Ever wanted to be an essential part the military-industrial complex? Well, now’s your chance!

 

Aaron Sankin

Tech

Posted on Feb 13, 2014   Updated on May 31, 2021, 6:20 pm CDT

Do you have a some data storage space lying around that you’re not using? Like a lot of space? Enough to, let’s say, handle all of the information gathered from the National Security Agency’s (NSA) telephone metadata collection program? If so, do we have a deal for you.

Earlier this month, the Office of the Director of National Intelligence, the body managing all of the United States’ spying activities, put out a request for information (RFI) looking to determine if there are any commercially available systems offered by private companies capable of holding all of its phone metadata.

Metadata collected from cell phone calls includes things like the phone number of each caller, the unique serial numbers of the physical devices involved, the time and duration of the call, the precise geographic location of the callers, and if any calling cards used to make the connection.

The government is looking for systems that can provide intelligence agencies instantaneous access to the data, ensure that the data is completely secure to outside penetration, and make it so no data is provided to the agencies in question ?unless in response to an authorized query.”

It’s still early in the process—as the RFI makes clear—meaning the government isn’t looking for active bids on the data-housing contract just yet. Instead, the agnecy just wants to know if there are systems out there capable of fulfilling its needs.

Late last year, a panel appointed President Obama in response to the widespread public reaction against the revelations of NSA whistleblower Edward Snowden pushed for a number of serious reforms to the way the government conducts its surveillance activities. One of those recommendation was to end the NSA’s in-house storage of phone records and instead move that information onto servers maintained by a private third-party. That way, the government would only be able to access this highly sensative information with a specific court order.

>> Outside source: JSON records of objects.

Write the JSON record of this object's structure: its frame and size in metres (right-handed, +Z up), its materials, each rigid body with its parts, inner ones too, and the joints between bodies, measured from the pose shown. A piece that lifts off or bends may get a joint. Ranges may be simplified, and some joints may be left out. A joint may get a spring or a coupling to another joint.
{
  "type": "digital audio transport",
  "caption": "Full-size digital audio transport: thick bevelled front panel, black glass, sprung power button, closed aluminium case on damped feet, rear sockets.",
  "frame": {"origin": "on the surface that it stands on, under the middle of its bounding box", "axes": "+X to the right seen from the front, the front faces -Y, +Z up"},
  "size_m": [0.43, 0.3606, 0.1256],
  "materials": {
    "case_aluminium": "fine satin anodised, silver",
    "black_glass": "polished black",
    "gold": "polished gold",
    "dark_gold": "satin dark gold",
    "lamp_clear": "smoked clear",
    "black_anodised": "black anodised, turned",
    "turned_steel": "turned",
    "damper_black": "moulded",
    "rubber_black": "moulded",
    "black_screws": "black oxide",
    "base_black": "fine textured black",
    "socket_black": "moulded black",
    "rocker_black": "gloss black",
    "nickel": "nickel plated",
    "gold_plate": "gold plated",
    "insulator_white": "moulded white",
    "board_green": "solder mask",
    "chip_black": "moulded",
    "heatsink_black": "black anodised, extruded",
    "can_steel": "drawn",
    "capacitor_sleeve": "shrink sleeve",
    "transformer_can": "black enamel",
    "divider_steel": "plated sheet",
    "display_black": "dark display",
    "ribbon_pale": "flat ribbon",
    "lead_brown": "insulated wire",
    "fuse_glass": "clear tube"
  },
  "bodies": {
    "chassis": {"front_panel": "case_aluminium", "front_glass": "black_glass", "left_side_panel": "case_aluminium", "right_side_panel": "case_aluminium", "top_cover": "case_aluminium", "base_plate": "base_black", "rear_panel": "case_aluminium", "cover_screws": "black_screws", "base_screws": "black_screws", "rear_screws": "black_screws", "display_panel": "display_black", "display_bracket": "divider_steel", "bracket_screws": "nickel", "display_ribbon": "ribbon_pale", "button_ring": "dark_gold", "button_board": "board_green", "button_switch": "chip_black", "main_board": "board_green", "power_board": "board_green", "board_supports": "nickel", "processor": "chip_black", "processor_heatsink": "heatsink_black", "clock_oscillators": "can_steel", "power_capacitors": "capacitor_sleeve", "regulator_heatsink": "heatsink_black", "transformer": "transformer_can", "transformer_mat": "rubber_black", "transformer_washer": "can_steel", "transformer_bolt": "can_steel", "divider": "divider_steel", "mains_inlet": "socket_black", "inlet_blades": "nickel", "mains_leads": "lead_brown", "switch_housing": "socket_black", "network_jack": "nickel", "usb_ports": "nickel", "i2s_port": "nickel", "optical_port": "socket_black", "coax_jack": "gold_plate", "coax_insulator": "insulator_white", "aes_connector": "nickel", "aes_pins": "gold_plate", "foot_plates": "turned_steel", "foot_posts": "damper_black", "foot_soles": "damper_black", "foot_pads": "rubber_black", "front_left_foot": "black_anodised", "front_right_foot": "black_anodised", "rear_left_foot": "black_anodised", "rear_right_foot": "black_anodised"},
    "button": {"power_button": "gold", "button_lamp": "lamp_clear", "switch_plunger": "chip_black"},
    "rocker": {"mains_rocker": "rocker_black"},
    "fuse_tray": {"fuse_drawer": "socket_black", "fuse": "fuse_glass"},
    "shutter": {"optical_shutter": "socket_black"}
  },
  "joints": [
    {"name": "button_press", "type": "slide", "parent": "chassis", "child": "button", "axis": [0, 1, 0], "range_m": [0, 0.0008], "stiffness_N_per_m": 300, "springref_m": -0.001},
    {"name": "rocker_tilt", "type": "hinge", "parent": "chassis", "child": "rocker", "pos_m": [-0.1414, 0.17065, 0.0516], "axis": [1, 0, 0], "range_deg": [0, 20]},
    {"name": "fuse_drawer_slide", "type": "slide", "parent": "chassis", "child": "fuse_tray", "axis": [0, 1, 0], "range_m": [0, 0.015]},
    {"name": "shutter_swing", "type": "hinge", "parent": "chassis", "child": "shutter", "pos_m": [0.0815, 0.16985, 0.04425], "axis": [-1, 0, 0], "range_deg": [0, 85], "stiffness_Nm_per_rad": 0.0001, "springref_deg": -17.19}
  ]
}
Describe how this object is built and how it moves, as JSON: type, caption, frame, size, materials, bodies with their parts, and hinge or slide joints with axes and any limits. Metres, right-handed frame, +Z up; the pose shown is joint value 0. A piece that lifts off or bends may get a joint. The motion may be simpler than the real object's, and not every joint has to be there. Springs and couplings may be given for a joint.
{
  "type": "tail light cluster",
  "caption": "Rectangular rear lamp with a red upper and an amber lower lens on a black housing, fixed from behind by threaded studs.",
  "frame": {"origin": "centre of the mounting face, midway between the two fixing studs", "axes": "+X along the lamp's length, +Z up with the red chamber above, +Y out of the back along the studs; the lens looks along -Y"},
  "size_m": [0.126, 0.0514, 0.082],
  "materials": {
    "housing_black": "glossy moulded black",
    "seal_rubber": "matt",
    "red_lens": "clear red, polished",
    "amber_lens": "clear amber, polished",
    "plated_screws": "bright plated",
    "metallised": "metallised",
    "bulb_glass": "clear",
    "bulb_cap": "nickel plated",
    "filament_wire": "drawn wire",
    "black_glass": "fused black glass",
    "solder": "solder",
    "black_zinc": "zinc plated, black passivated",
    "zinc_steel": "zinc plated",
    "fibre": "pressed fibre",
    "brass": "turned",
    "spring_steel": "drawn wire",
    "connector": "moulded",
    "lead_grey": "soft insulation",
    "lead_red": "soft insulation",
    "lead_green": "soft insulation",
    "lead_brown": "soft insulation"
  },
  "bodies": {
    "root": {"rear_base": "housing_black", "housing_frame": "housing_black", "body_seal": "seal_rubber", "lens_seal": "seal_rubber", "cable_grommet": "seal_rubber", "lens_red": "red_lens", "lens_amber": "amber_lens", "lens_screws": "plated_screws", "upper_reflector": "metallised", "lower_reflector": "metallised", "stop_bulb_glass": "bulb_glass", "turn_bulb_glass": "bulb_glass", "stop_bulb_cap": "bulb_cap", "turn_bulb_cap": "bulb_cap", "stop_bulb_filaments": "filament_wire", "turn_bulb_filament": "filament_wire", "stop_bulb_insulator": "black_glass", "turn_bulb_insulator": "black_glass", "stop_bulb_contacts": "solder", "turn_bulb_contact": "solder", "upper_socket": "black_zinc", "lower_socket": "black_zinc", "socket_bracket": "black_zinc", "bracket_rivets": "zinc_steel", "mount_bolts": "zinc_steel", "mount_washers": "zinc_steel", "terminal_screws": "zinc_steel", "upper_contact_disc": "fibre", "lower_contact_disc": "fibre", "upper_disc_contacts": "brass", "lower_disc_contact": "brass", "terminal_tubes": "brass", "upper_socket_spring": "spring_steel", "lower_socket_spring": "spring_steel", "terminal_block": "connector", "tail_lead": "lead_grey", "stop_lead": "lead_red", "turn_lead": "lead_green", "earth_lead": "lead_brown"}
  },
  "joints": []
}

The government has reportedly maintained its own database of cell phone metadata since 2006.

While Obama has insisted the analysis of this metadata is an essential tool in fighting terrorism, in a speech last month, he admitted that the nation’s intelligence infrastructre needed imminent reform in order to regain the trust of the American people. Obama agreed that the government itself should stop storing the metadata internally.

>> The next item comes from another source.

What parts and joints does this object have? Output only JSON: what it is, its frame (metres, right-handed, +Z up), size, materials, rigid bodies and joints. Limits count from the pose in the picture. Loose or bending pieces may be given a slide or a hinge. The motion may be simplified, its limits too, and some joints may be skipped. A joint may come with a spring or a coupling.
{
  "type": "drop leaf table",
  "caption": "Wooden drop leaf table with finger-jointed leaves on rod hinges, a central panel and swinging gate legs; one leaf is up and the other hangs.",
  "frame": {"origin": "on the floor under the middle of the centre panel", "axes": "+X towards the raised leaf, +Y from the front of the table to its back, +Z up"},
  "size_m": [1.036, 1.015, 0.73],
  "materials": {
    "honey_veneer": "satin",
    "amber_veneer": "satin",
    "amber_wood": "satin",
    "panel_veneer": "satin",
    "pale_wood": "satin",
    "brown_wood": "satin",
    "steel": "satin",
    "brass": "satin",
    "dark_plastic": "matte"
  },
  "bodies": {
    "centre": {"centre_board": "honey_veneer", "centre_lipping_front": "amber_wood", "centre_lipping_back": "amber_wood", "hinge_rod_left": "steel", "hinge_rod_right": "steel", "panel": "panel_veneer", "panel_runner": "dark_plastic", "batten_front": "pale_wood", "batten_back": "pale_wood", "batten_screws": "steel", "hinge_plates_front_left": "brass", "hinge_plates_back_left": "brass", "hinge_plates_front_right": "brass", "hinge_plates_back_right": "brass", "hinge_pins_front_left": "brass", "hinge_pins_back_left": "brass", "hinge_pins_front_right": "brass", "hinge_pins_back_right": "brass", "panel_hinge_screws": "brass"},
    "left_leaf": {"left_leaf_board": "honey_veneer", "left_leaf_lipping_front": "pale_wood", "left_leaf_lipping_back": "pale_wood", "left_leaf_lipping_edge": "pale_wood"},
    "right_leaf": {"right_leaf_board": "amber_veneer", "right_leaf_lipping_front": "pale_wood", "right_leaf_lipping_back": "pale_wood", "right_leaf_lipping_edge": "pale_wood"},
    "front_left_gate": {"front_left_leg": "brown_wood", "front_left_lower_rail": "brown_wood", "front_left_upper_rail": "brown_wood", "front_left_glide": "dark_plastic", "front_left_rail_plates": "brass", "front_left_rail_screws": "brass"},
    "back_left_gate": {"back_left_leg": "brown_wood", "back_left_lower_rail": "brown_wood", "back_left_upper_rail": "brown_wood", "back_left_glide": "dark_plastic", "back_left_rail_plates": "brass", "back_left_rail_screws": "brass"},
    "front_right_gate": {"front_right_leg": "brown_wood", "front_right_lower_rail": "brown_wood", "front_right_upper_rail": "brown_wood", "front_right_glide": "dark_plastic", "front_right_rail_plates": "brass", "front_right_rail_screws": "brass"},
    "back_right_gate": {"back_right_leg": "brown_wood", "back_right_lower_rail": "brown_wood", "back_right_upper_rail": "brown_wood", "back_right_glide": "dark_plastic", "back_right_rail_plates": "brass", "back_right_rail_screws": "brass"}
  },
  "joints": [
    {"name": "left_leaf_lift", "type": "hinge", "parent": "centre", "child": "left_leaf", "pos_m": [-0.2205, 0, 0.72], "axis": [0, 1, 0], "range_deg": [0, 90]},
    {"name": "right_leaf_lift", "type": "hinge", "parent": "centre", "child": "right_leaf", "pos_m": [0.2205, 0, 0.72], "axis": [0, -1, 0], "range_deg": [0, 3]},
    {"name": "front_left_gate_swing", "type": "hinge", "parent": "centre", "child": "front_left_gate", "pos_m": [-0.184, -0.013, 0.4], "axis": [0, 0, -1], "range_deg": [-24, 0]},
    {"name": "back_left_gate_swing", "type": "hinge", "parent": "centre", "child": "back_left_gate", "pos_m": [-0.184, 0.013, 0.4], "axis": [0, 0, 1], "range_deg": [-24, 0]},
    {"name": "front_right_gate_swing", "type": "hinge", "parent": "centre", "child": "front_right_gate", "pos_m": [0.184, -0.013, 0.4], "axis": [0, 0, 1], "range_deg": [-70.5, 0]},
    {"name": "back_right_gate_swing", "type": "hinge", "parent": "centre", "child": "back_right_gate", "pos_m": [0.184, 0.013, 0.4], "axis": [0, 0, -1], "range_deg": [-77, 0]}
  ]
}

However, the President noted that the panel’s suggestion about letting a third-party store the metadata had some potential drawbacks:

The review group recommended that our current approach be replaced by one in which the providers or a third party retain the bulk records, with government accessing information as needed. Both of these options pose difficult problems. Relying solely on the records of multiple providers, for example, could require companies to alter their procedures in ways that raise new privacy concerns. On the other hand, any third party maintaining a single, consolidated database would be carrying out what is essentially a government function but with more expense, more legal ambiguity, potentially less accountability — all of which would have a doubtful impact on increasing public confidence that their privacy is being protected.

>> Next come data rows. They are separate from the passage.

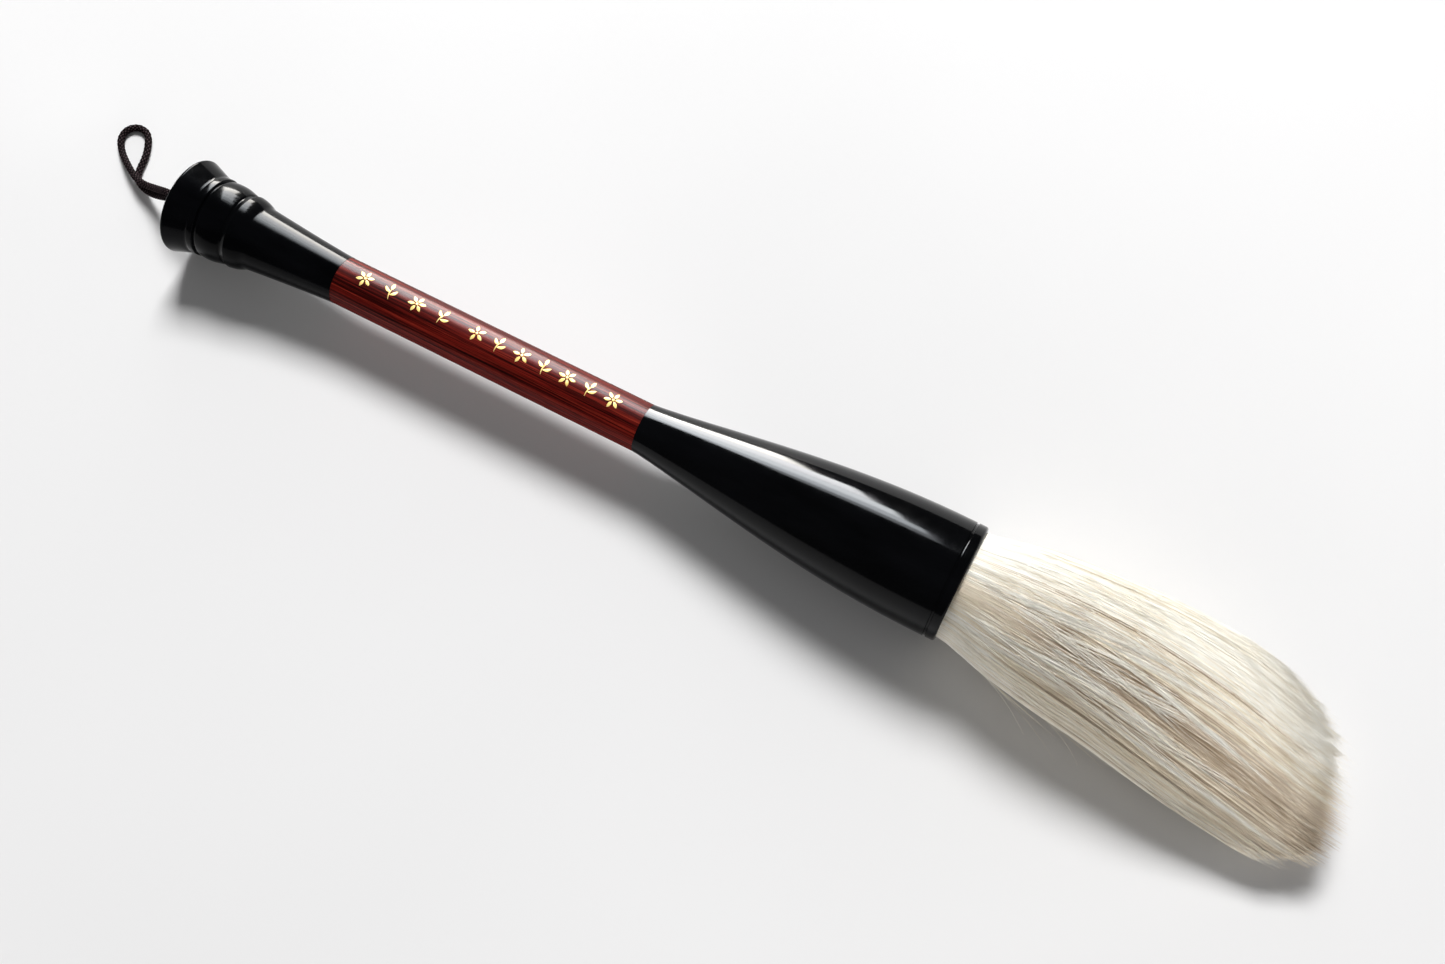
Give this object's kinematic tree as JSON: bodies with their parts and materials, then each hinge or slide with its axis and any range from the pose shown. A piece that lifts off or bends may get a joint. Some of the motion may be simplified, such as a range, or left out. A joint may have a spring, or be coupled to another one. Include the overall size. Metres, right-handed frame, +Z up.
{
  "type": "calligraphy brush",
  "caption": "Large Chinese ink brush lying on a table: flared black cap with hanging loop, rosewood shaft, bell-shaped black ferrule and a full white goat-hair tuft that bends at its root.",
  "frame": {"origin": "on the table, at the middle of the brush's length and width, without its cord", "axes": "+X along the brush from the cap to the hair's tip, +Z up from the table"},
  "size_m": [0.346, 0.045, 0.0305],
  "materials": {
    "black_horn": "turned and polished black horn or resin, glossy",
    "rosewood": "varnished rosewood with fine straight grain",
    "cord": "braided dark brown cord",
    "root_resin": "set brush-maker's resin",
    "thread": "waxed silk thread",
    "core_hair": "dry goat hair, soft",
    "cover_hair": "dry goat hair, soft"
  },
  "bodies": {
    "handle": {"cap": "black_horn", "loop_knot": "cord", "shaft": "rosewood", "ferrule": "black_horn", "root_resin": "root_resin", "root_binding": "thread", "hair_root": "core_hair"},
    "tuft": {"core_hair": "core_hair", "cover_hair": "cover_hair"},
    "loop": {"hanging_loop": "cord"}
  },
  "joints": [
    {"name": "tuft_bend", "type": "hinge", "parent": "handle", "child": "tuft", "pos_m": [0.06029, 0, 0.0146], "axis": [0, 1, 0], "range_deg": [-30, 30], "stiffness_Nm_per_rad": 0.4},
    {"name": "loop_swing", "type": "hinge", "parent": "handle", "child": "loop", "pos_m": [-0.1544, 0, 0.0124], "axis": [0, 0, 1], "range_deg": [-50, 50]}
  ]
}
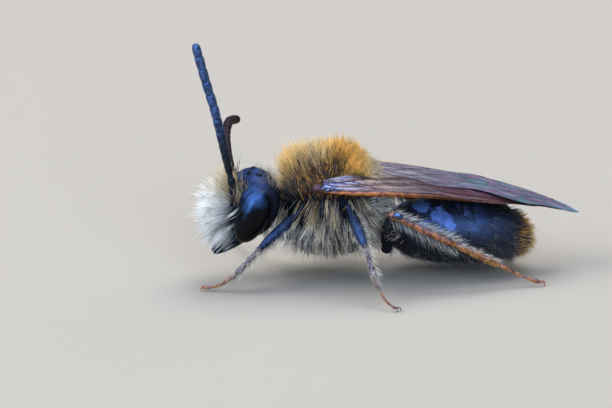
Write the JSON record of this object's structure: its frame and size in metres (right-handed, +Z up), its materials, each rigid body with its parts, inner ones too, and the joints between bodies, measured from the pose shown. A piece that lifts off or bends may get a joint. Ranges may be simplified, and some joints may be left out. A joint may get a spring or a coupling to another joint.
{
  "type": "male mining bee",
  "caption": "Life-size still model of a male mining bee standing with folded wings, raised feelers, a white-bearded face and a furry amber thorax.",
  "frame": {"origin": "middle of the bottom of the bee's box, on the floor between its feet", "axes": "+Z up, -X the way the bee faces, -Y its left side"},
  "size_m": [0.0126, 0.0084, 0.0084],
  "materials": {
    "black_shell": "satin black shell with fine pits",
    "brown_shell": "glossy brown shell",
    "leg_brown": "satin orange-brown shell with short hair",
    "eye": "polished black",
    "wing": "clear smoky film with violet and pink sheen",
    "amber_hair": "soft upright hair",
    "white_hair": "soft combed hair"
  },
  "bodies": {
    "root": {"abdomen_segment_1": "black_shell", "abdomen_segment_2": "black_shell", "abdomen_segment_3": "black_shell", "abdomen_segment_4": "black_shell", "abdomen_segment_5": "black_shell", "abdomen_segment_6": "black_shell", "antenna_left_flagellum": "black_shell", "antenna_left_scape": "black_shell", "antenna_right_flagellum": "black_shell", "antenna_right_scape": "black_shell", "eye_left": "eye", "eye_right": "eye", "face_beard": "white_hair", "forewing_left": "wing", "forewing_right": "wing", "head": "black_shell", "hindwing_left": "wing", "hindwing_right": "wing", "leg_fore_left_femur": "black_shell", "leg_fore_left_tarsus": "leg_brown", "leg_fore_left_tibia": "leg_brown", "leg_fore_right_femur": "black_shell", "leg_fore_right_tarsus": "leg_brown", "leg_fore_right_tibia": "leg_brown", "leg_hind_left_femur": "black_shell", "leg_hind_left_tarsus": "leg_brown", "leg_hind_left_tibia": "leg_brown", "leg_hind_right_femur": "black_shell", "leg_hind_right_tarsus": "leg_brown", "leg_hind_right_tibia": "leg_brown", "leg_mid_left_femur": "black_shell", "leg_mid_left_tarsus": "leg_brown", "leg_mid_left_tibia": "leg_brown", "leg_mid_right_femur": "black_shell", "leg_mid_right_tarsus": "leg_brown", "leg_mid_right_tibia": "leg_brown", "mandible_left": "black_shell", "mandible_right": "black_shell", "tegula_left": "brown_shell", "tegula_right": "brown_shell", "thorax": "amber_hair"}
  },
  "joints": []
}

At the time of the speech, Obama did not specify precisely what entity would hold the metadata. The open-ended nature of this RFI seems to be aimed at determining the positives and negatives of different possible systems for doing so.

Recent reports have indicated that technical limitations have prevented the NSA from sucking up as much phone metadata as was widely assumed—only collecting info on somewhere in the neighborhood of 20 to 30 percent of all phone calls. So, for anyone thinking of competing for this contract, the bar may be slightly lower then you thought.

Obama has set the deadline of March 28 for transferring the holding of metadata to somewhere outside of direct government control.